I wonder if it would be helpful to create classes for new methods of filter reconstruction? Shirky says that information glut is caused by obsolete filters that have failed. The book publishing industry was a content filter. Internet publishing destroyed that filter. This could be classified as a “Resurrection” filter. It’s about death and rebirth.
What are some other classes that we could create to stimulate the process of identifying obsolete filters? Are there micro-melodramas that we could assign to the process of filter identification/creation?
What made me think of this was an article I was reading about the pneumatic post of Paris.
http://www.capsu.org/library/documents/0003.html
In 1853, to speed up communication to the stock exchange, a pneumatic postal system was installed under the city to send messages to the financial market directly. The telegraph existed at that time, but messages had to be routed through a field office and then delivered to the recipient, and this slowed down the process.
The pneumatic system used air pressure and tubes to deliver little notes, much like bank drive-throughs use to carry deposit slips and cash back and forth between the driver and teller. The tubes were routed through the existing sewer system to speed construction and keep costs down.
This could be interpreted as a “reappropriation” or “parasite” class of data transfer infrastructure. Instead of heading down one “resurrection” branch looking for dead filters to resurrect in different contexts as a way of reducing information overload, we could create new categories, based on micro-dramas, that spawn multiple branches.
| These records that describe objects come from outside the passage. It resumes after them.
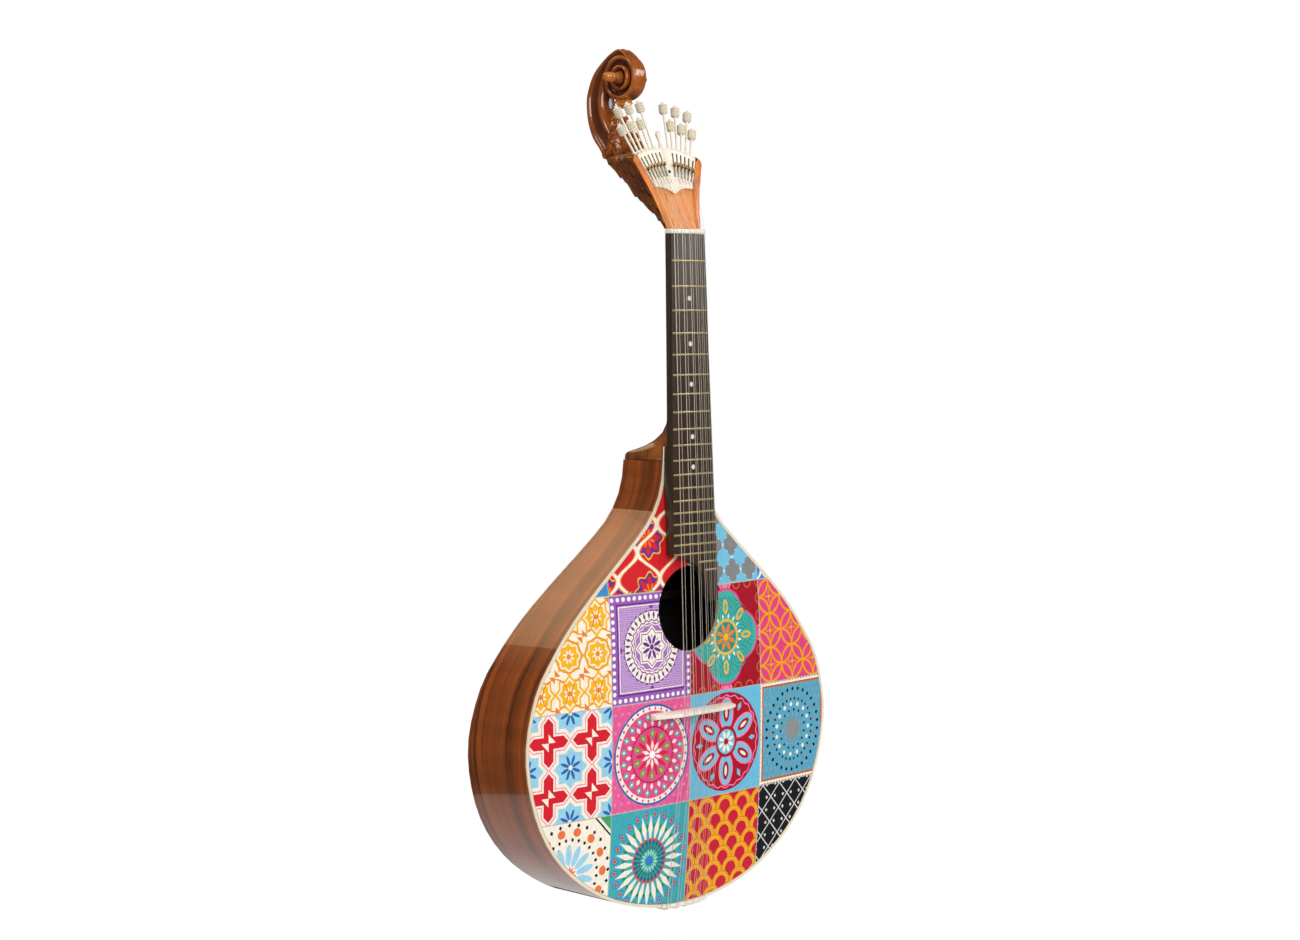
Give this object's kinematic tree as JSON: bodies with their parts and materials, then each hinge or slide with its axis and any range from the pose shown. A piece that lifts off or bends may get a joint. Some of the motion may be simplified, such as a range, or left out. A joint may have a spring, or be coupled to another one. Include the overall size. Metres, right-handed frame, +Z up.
{
  "type": "portuguese guitar",
  "caption": "Pear-bodied lute-family guitar with a tile-patterned top, a fan of tuning screws with travelling hooks, and a carved scroll head.",
  "frame": {"origin": "the hanging point: the middle of the neck where the head begins to flare, on the fingerboard back plane", "axes": "+Z up the neck from the body to the head, -Y out of the soundboard towards the player of the strings, +X across the strings towards the thinnest course"},
  "size_m": [0.3954, 0.1493, 0.8083],
  "materials": {
    "painted_top": "printed patchwork under clear gloss lacquer",
    "walnut": "figured walnut under clear gloss lacquer",
    "cream": "polished cream bone and binding",
    "pale_wood": "bare planed spruce",
    "ebony": "oiled near-black hardwood with inlaid metal frets",
    "head_wood": "straight-grained orange-brown wood under gloss lacquer",
    "scroll_wood": "carved dark red-brown wood under gloss lacquer",
    "nickel": "polished nickel silver",
    "brass": "worn brass",
    "steel": "drawn steel string"
  },
  "bodies": {
    "instrument": {"soundboard": "painted_top", "back_plate": "walnut", "rim_bass_side": "walnut", "rim_treble_side": "walnut", "top_binding": "cream", "top_lining": "pale_wood", "back_lining": "pale_wood", "neck_block": "pale_wood", "tail_block": "pale_wood", "neck": "walnut", "fingerboard": "ebony", "nut": "cream", "bridge": "cream", "tail_saddle": "cream", "tailpiece": "nickel", "head": "head_wood", "fan_plate": "nickel", "scroll": "scroll_wood", "top_brace_1": "pale_wood", "top_brace_2": "pale_wood", "top_brace_3": "pale_wood", "back_brace_1": "pale_wood", "back_brace_2": "pale_wood", "centre_finial": "nickel", "string_1": "steel", "string_2": "steel", "string_3": "steel", "string_4": "steel", "string_5": "steel", "string_6": "steel", "string_7": "steel", "string_8": "steel", "string_9": "steel", "string_10": "steel", "string_11": "steel", "string_12": "steel"},
    "screw_1": {"tuning_screw_1": "nickel"},
    "travelling_nut_1": {"hook_nut_1": "brass"},
    "screw_2": {"tuning_screw_2": "nickel"},
    "travelling_nut_2": {"hook_nut_2": "brass"},
    "screw_3": {"tuning_screw_3": "nickel"},
    "travelling_nut_3": {"hook_nut_3": "brass"},
    "screw_4": {"tuning_screw_4": "nickel"},
    "travelling_nut_4": {"hook_nut_4": "brass"},
    "screw_5": {"tuning_screw_5": "nickel"},
    "travelling_nut_5": {"hook_nut_5": "brass"},
    "screw_6": {"tuning_screw_6": "nickel"},
    "travelling_nut_6": {"hook_nut_6": "brass"},
    "screw_7": {"tuning_screw_7": "nickel"},
    "travelling_nut_7": {"hook_nut_7": "brass"},
    "screw_8": {"tuning_screw_8": "nickel"},
    "travelling_nut_8": {"hook_nut_8": "brass"},
    "screw_9": {"tuning_screw_9": "nickel"},
    "travelling_nut_9": {"hook_nut_9": "brass"},
    "screw_10": {"tuning_screw_10": "nickel"},
    "travelling_nut_10": {"hook_nut_10": "brass"},
    "screw_11": {"tuning_screw_11": "nickel"},
    "travelling_nut_11": {"hook_nut_11": "brass"},
    "screw_12": {"tuning_screw_12": "nickel"},
    "travelling_nut_12": {"hook_nut_12": "brass"}
  },
  "joints": [
    {"name": "screw_turn_1", "type": "hinge", "parent": "instrument", "child": "screw_1", "pos_m": [-0.03593, 0.02473, 0.06712], "axis": [-0.3875, 0.291, 0.8747], "range_deg": [-4114.3, 4114.3]},
    {"name": "nut_slide_1", "type": "slide", "parent": "instrument", "child": "travelling_nut_1", "axis": [-0.3875, 0.291, 0.8747], "range_m": [-0.008, 0.008], "deforming": ["string_1"]},
    {"name": "screw_turn_2", "type": "hinge", "parent": "instrument", "child": "screw_2", "pos_m": [-0.03077, 0.02535, 0.06897], "axis": [-0.3404, 0.2968, 0.8922], "range_deg": [-4114.3, 4114.3]},
    {"name": "nut_slide_2", "type": "slide", "parent": "instrument", "child": "travelling_nut_2", "axis": [-0.3404, 0.2968, 0.8922], "range_m": [-0.008, 0.008], "deforming": ["string_2"]},
    {"name": "screw_turn_3", "type": "hinge", "parent": "instrument", "child": "screw_3", "pos_m": [-0.0255, 0.02586, 0.07053], "axis": [-0.2924, 0.3019, 0.9074], "range_deg": [-4114.3, 4114.3]},
    {"name": "nut_slide_3", "type": "slide", "parent": "instrument", "child": "travelling_nut_3", "axis": [-0.2924, 0.3019, 0.9074], "range_m": [-0.008, 0.008], "deforming": ["string_3"]},
    {"name": "screw_turn_4", "type": "hinge", "parent": "instrument", "child": "screw_4", "pos_m": [-0.02014, 0.02628, 0.07179], "axis": [-0.2436, 0.3061, 0.9203], "range_deg": [-4114.3, 4114.3]},
    {"name": "nut_slide_4", "type": "slide", "parent": "instrument", "child": "travelling_nut_4", "axis": [-0.2436, 0.3061, 0.9203], "range_m": [-0.008, 0.008], "deforming": ["string_4"]},
    {"name": "screw_turn_5", "type": "hinge", "parent": "instrument", "child": "screw_5", "pos_m": [-0.01472, 0.0266, 0.07275], "axis": [-0.1942, 0.3096, 0.9308], "range_deg": [-4114.3, 4114.3]},
    {"name": "nut_slide_5", "type": "slide", "parent": "instrument", "child": "travelling_nut_5", "axis": [-0.1942, 0.3096, 0.9308], "range_m": [-0.008, 0.008], "deforming": ["string_5"]},
    {"name": "screw_turn_6", "type": "hinge", "parent": "instrument", "child": "screw_6", "pos_m": [-0.00925, 0.02682, 0.07341], "axis": [-0.1444, 0.3123, 0.9389], "range_deg": [-4114.3, 4114.3]},
    {"name": "nut_slide_6", "type": "slide", "parent": "instrument", "child": "travelling_nut_6", "axis": [-0.1444, 0.3123, 0.9389], "range_m": [-0.008, 0.008], "deforming": ["string_6"]},
    {"name": "screw_turn_7", "type": "hinge", "parent": "instrument", "child": "screw_7", "pos_m": [0.00925, 0.02682, 0.07341], "axis": [0.1444, 0.3123, 0.9389], "range_deg": [-4114.3, 4114.3]},
    {"name": "nut_slide_7", "type": "slide", "parent": "instrument", "child": "travelling_nut_7", "axis": [0.1444, 0.3123, 0.9389], "range_m": [-0.008, 0.008], "deforming": ["string_7"]},
    {"name": "screw_turn_8", "type": "hinge", "parent": "instrument", "child": "screw_8", "pos_m": [0.01472, 0.0266, 0.07275], "axis": [0.1942, 0.3096, 0.9308], "range_deg": [-4114.3, 4114.3]},
    {"name": "nut_slide_8", "type": "slide", "parent": "instrument", "child": "travelling_nut_8", "axis": [0.1942, 0.3096, 0.9308], "range_m": [-0.008, 0.008], "deforming": ["string_8"]},
    {"name": "screw_turn_9", "type": "hinge", "parent": "instrument", "child": "screw_9", "pos_m": [0.02014, 0.02628, 0.07179], "axis": [0.2436, 0.3061, 0.9203], "range_deg": [-4114.3, 4114.3]},
    {"name": "nut_slide_9", "type": "slide", "parent": "instrument", "child": "travelling_nut_9", "axis": [0.2436, 0.3061, 0.9203], "range_m": [-0.008, 0.008], "deforming": ["string_9"]},
    {"name": "screw_turn_10", "type": "hinge", "parent": "instrument", "child": "screw_10", "pos_m": [0.0255, 0.02586, 0.07053], "axis": [0.2924, 0.3019, 0.9074], "range_deg": [-4114.3, 4114.3]},
    {"name": "nut_slide_10", "type": "slide", "parent": "instrument", "child": "travelling_nut_10", "axis": [0.2924, 0.3019, 0.9074], "range_m": [-0.008, 0.008], "deforming": ["string_10"]},
    {"name": "screw_turn_11", "type": "hinge", "parent": "instrument", "child": "screw_11", "pos_m": [0.03077, 0.02535, 0.06897], "axis": [0.3404, 0.2968, 0.8922], "range_deg": [-4114.3, 4114.3]},
    {"name": "nut_slide_11", "type": "slide", "parent": "instrument", "child": "travelling_nut_11", "axis": [0.3404, 0.2968, 0.8922], "range_m": [-0.008, 0.008], "deforming": ["string_11"]},
    {"name": "screw_turn_12", "type": "hinge", "parent": "instrument", "child": "screw_12", "pos_m": [0.03593, 0.02473, 0.06712], "axis": [0.3875, 0.291, 0.8747], "range_deg": [-4114.3, 4114.3]},
    {"name": "nut_slide_12", "type": "slide", "parent": "instrument", "child": "travelling_nut_12", "axis": [0.3875, 0.291, 0.8747], "range_m": [-0.008, 0.008], "deforming": ["string_12"]}
  ],
  "couplings": [
    {"joint": "screw_turn_1", "follows": "nut_slide_1", "rad_per_m": 8976},
    {"joint": "screw_turn_2", "follows": "nut_slide_2", "rad_per_m": 8976},
    {"joint": "screw_turn_3", "follows": "nut_slide_3", "rad_per_m": 8976},
    {"joint": "screw_turn_4", "follows": "nut_slide_4", "rad_per_m": 8976},
    {"joint": "screw_turn_5", "follows": "nut_slide_5", "rad_per_m": 8976},
    {"joint": "screw_turn_6", "follows": "nut_slide_6", "rad_per_m": 8976},
    {"joint": "screw_turn_7", "follows": "nut_slide_7", "rad_per_m": 8976},
    {"joint": "screw_turn_8", "follows": "nut_slide_8", "rad_per_m": 8976},
    {"joint": "screw_turn_9", "follows": "nut_slide_9", "rad_per_m": 8976},
    {"joint": "screw_turn_10", "follows": "nut_slide_10", "rad_per_m": 8976},
    {"joint": "screw_turn_11", "follows": "nut_slide_11", "rad_per_m": 8976},
    {"joint": "screw_turn_12", "follows": "nut_slide_12", "rad_per_m": 8976}
  ]
}
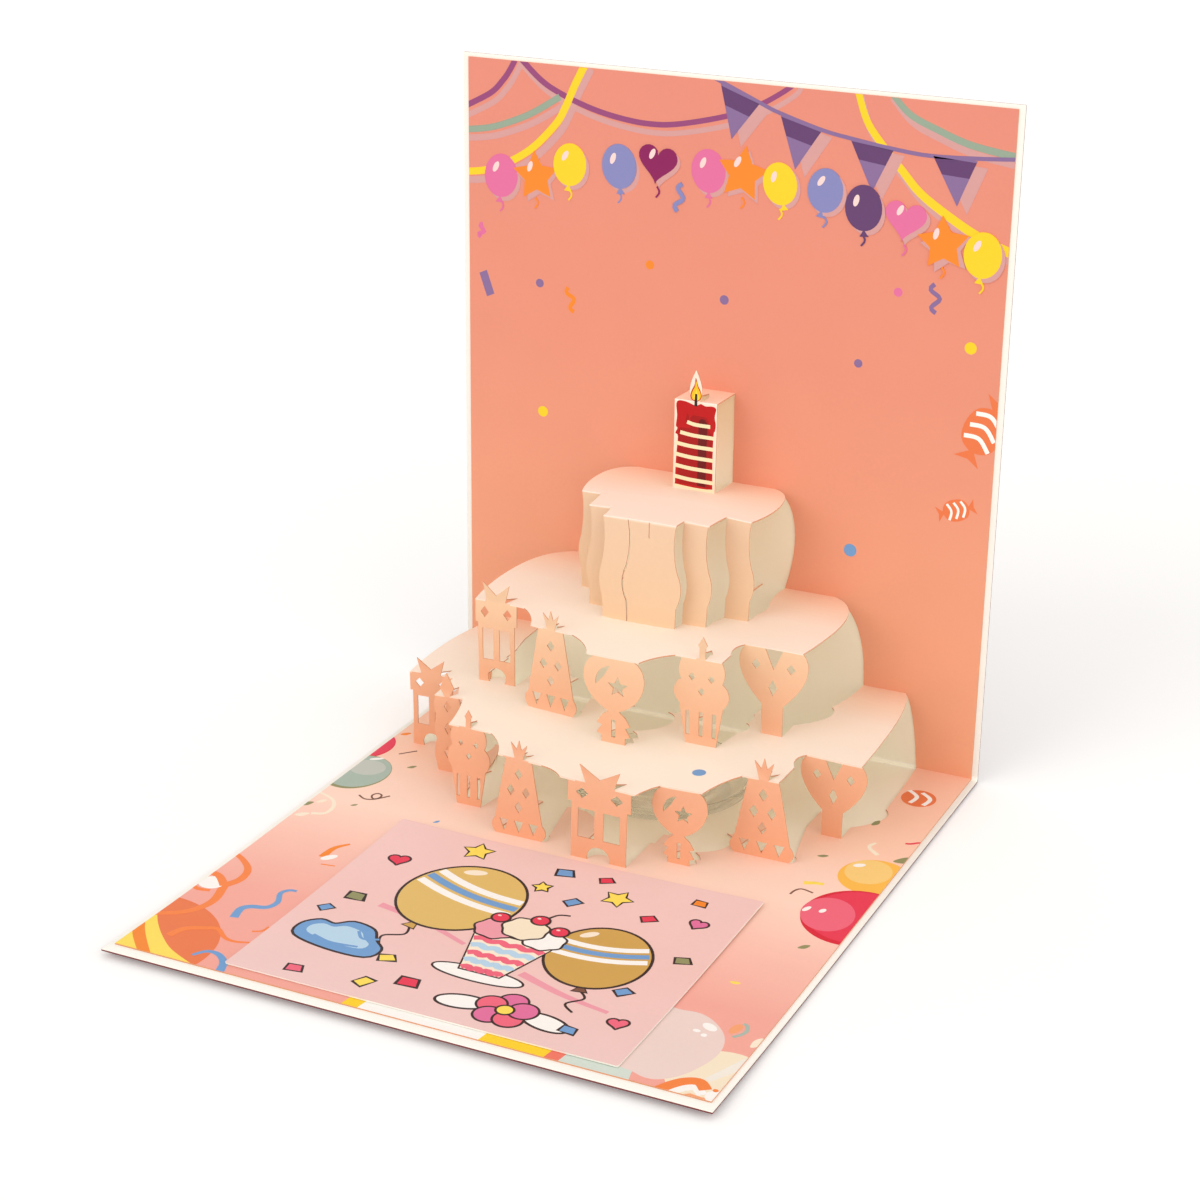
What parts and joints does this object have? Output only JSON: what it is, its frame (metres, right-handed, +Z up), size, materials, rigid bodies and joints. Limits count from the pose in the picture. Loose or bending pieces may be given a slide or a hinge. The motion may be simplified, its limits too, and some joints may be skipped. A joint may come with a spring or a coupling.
{
  "type": "pop up card",
  "caption": "Birthday pop up card standing open at a right angle, with a tiered paper cake and candle folded out of its inner sheet.",
  "frame": {"origin": "middle of the footprint, on the underside of the cover", "axes": "+X to the reader's right along the gutter, +Y from the front edge to the back panel, +Z up"},
  "size_m": [0.17, 0.2, 0.2],
  "materials": {
    "cover_board": "smooth uncoated board, cream inside and red outside",
    "printed_sheet": "printed matte paper, coral with paler tiers",
    "picture_card": "printed matte paper, pale pink",
    "clear_plastic": "clear moulded plastic, glossy"
  },
  "bodies": {
    "root": {"cover": "cover_board", "popup_sheet": "printed_sheet", "picture_card": "picture_card", "clear_disc": "clear_plastic"}
  },
  "joints": []
}
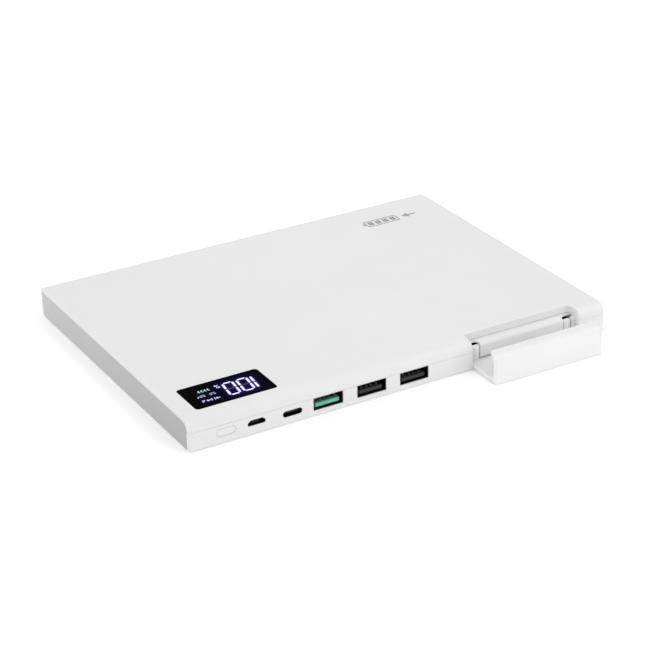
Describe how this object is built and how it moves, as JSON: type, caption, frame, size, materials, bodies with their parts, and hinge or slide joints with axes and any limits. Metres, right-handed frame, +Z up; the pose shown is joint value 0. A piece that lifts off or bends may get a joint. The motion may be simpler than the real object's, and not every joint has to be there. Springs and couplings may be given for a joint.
{
  "type": "power bank",
  "caption": "Flat rectangular power bank with sockets, a display window and a power button on its front edge, and a pull-out hook that hangs it on a laptop lid.",
  "frame": {"origin": "centre of the case's footprint on the plane of its underside", "axes": "+X along the long edge, +Y away from the edge with the sockets, +Z up out of the face with the display"},
  "size_m": [0.198, 0.163, 0.0135],
  "materials": {
    "case_plastic": "fine satin moulded plastic, white",
    "hook_plastic": "smooth satin moulded plastic, white",
    "button_plastic": "smooth satin moulded plastic, white",
    "window_plastic": "polished smoked acrylic",
    "display_plastic": "dark segment display block",
    "board": "green solder mask",
    "steel": "plated steel",
    "screw_steel": "zinc plated steel",
    "black_plastic": "black moulded plastic",
    "green_plastic": "green moulded plastic",
    "gold_contacts": "gold plated contacts",
    "nickel": "nickel strip",
    "cell_foil": "laminated foil pouch",
    "foam": "closed-cell foam",
    "tape": "double-sided tape",
    "ferrite": "moulded ferrite",
    "chip_epoxy": "epoxy package",
    "capacitor_sleeve": "sleeved can",
    "lead_insulation": "silicone insulation"
  },
  "bodies": {
    "case": {"top_cover": "case_plastic", "bottom_cover": "case_plastic", "end_panel_left": "case_plastic", "end_panel_right": "case_plastic", "display_window": "window_plastic", "display_module": "display_plastic", "main_board": "board", "board_screws": "screw_steel", "usb_a_shell_1": "steel", "usb_a_tongue_1": "green_plastic", "usb_a_contacts_1": "gold_contacts", "usb_a_shell_2": "steel", "usb_a_tongue_2": "black_plastic", "usb_a_contacts_2": "gold_contacts", "usb_a_shell_3": "steel", "usb_a_tongue_3": "black_plastic", "usb_a_contacts_3": "gold_contacts", "usb_c_shell": "steel", "usb_c_tongue": "black_plastic", "usb_c_contacts": "gold_contacts", "micro_usb_shell": "steel", "micro_usb_tongue": "black_plastic", "switch_body": "black_plastic", "slide_guide_left": "black_plastic", "slide_guide_right": "black_plastic", "battery_cell_left": "cell_foil", "battery_cell_middle": "cell_foil", "battery_cell_right": "cell_foil", "cell_tabs": "nickel", "foam_pads": "foam", "cell_tapes": "tape", "protection_board": "board", "protection_transistors": "chip_epoxy", "battery_leads": "lead_insulation", "temperature_sensor": "chip_epoxy", "power_inductors": "ferrite", "control_chip": "chip_epoxy", "power_transistors": "chip_epoxy", "board_capacitors": "capacitor_sleeve"},
    "hook_body": {"hook": "hook_plastic", "slider_bar": "steel", "slider_screws": "screw_steel"},
    "button_body": {"power_button": "button_plastic"},
    "plunger_body": {"switch_plunger": "black_plastic"}
  },
  "joints": [
    {"name": "hook_slide", "type": "slide", "parent": "case", "child": "hook_body", "axis": [0, 1, 0], "range_m": [0, 0.017]},
    {"name": "button_press", "type": "slide", "parent": "case", "child": "button_body", "axis": [0, 1, 0], "range_m": [0, 0.0004]},
    {"name": "switch_press", "type": "slide", "parent": "case", "child": "plunger_body", "axis": [0, 1, 0], "range_m": [0, 0.0004]}
  ],
  "couplings": [
    {"joint": "switch_press", "follows": "button_press", "ratio": 1}
  ]
}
Here are a few ideas for categories and their constituent micro-melodramas:
Resurrection: Life – Death – Rebirth
Parasite / Reappropriation: Serve – Attach – Codepend
Cyborg: Biological Entity – mech./tech. graft – hybrid functionality
Once the classes are established, they would have to be correlated with actual filters and their constituent elements. This is just a brainstorming method that might help us determine what those filters might be because it begins with a description of an actual process. Once that process is sought for in the context of an information filter, the doors of perception might open for us.
The classes I’ve started to think of tend to have mythological themes. I think that this is valuable because it leverages the power of creativity and uses symbolism to provide opportunities for alternate interpretations that resonate at a deep emotional level.
If this leads to a technological form of magical thinking, all the better.